## [WHAT YOU HAVE TO DO]
Which lines run from the first one up to and including the one with "blankWord(faint, x +"? Print exactly those.

----- RAW DATA

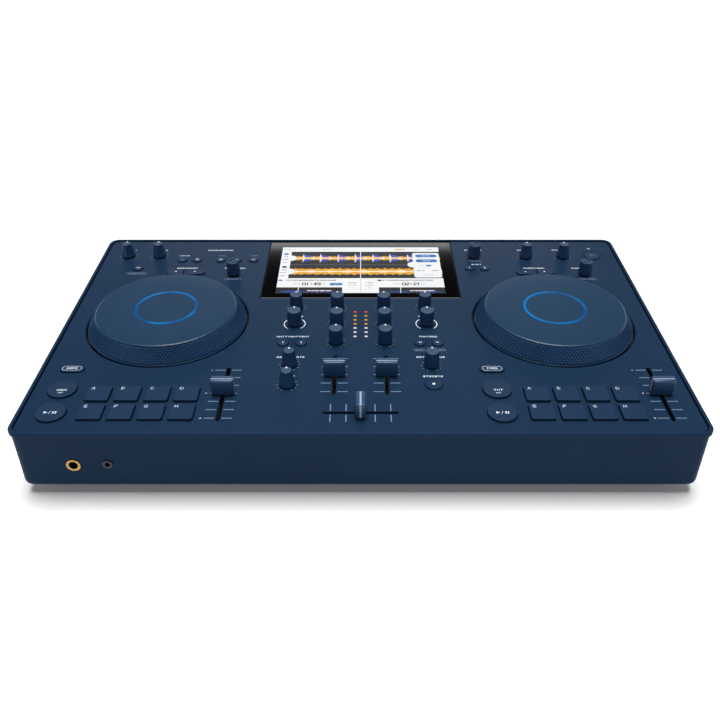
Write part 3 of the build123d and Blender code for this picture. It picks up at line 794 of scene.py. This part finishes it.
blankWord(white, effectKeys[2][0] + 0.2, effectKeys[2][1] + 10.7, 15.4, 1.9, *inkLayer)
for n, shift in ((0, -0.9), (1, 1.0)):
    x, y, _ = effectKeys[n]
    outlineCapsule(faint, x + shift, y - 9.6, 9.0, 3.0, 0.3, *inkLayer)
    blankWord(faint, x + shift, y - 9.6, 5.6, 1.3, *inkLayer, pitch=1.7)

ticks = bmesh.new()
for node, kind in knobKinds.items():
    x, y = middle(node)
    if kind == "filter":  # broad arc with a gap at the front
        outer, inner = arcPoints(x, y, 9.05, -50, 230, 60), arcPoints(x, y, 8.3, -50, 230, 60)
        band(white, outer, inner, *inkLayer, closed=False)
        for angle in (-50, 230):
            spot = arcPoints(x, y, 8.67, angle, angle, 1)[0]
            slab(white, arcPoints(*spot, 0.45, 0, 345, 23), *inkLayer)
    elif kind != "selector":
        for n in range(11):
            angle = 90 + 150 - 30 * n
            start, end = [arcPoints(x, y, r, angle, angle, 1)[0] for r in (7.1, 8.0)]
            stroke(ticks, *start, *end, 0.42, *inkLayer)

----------

## [OUTPUT FOR THIS TASK]
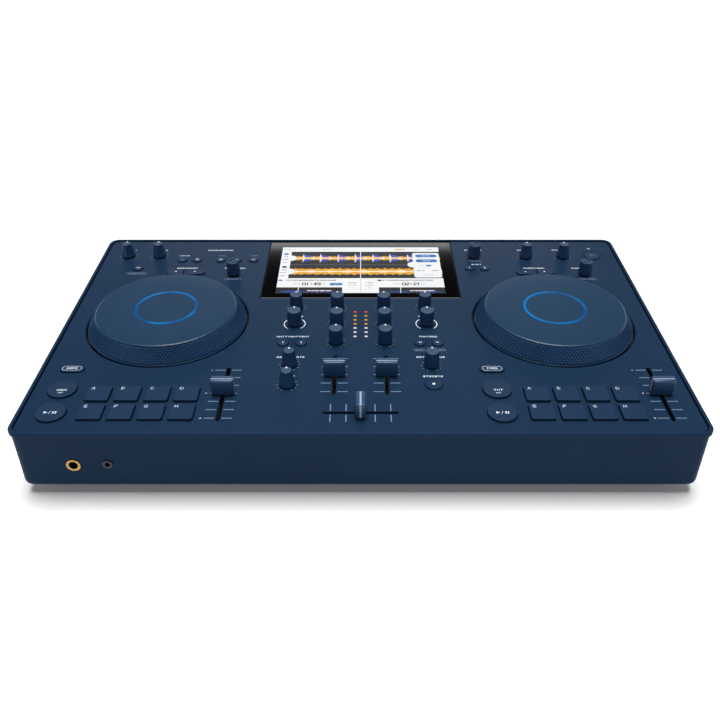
Write part 3 of the build123d and Blender code for this picture. It picks up at line 794 of scene.py. This part finishes it.
blankWord(white, effectKeys[2][0] + 0.2, effectKeys[2][1] + 10.7, 15.4, 1.9, *inkLayer)
for n, shift in ((0, -0.9), (1, 1.0)):
    x, y, _ = effectKeys[n]
    outlineCapsule(faint, x + shift, y - 9.6, 9.0, 3.0, 0.3, *inkLayer)
    blankWord(faint, x + shift, y - 9.6, 5.6, 1.3, *inkLayer, pitch=1.7)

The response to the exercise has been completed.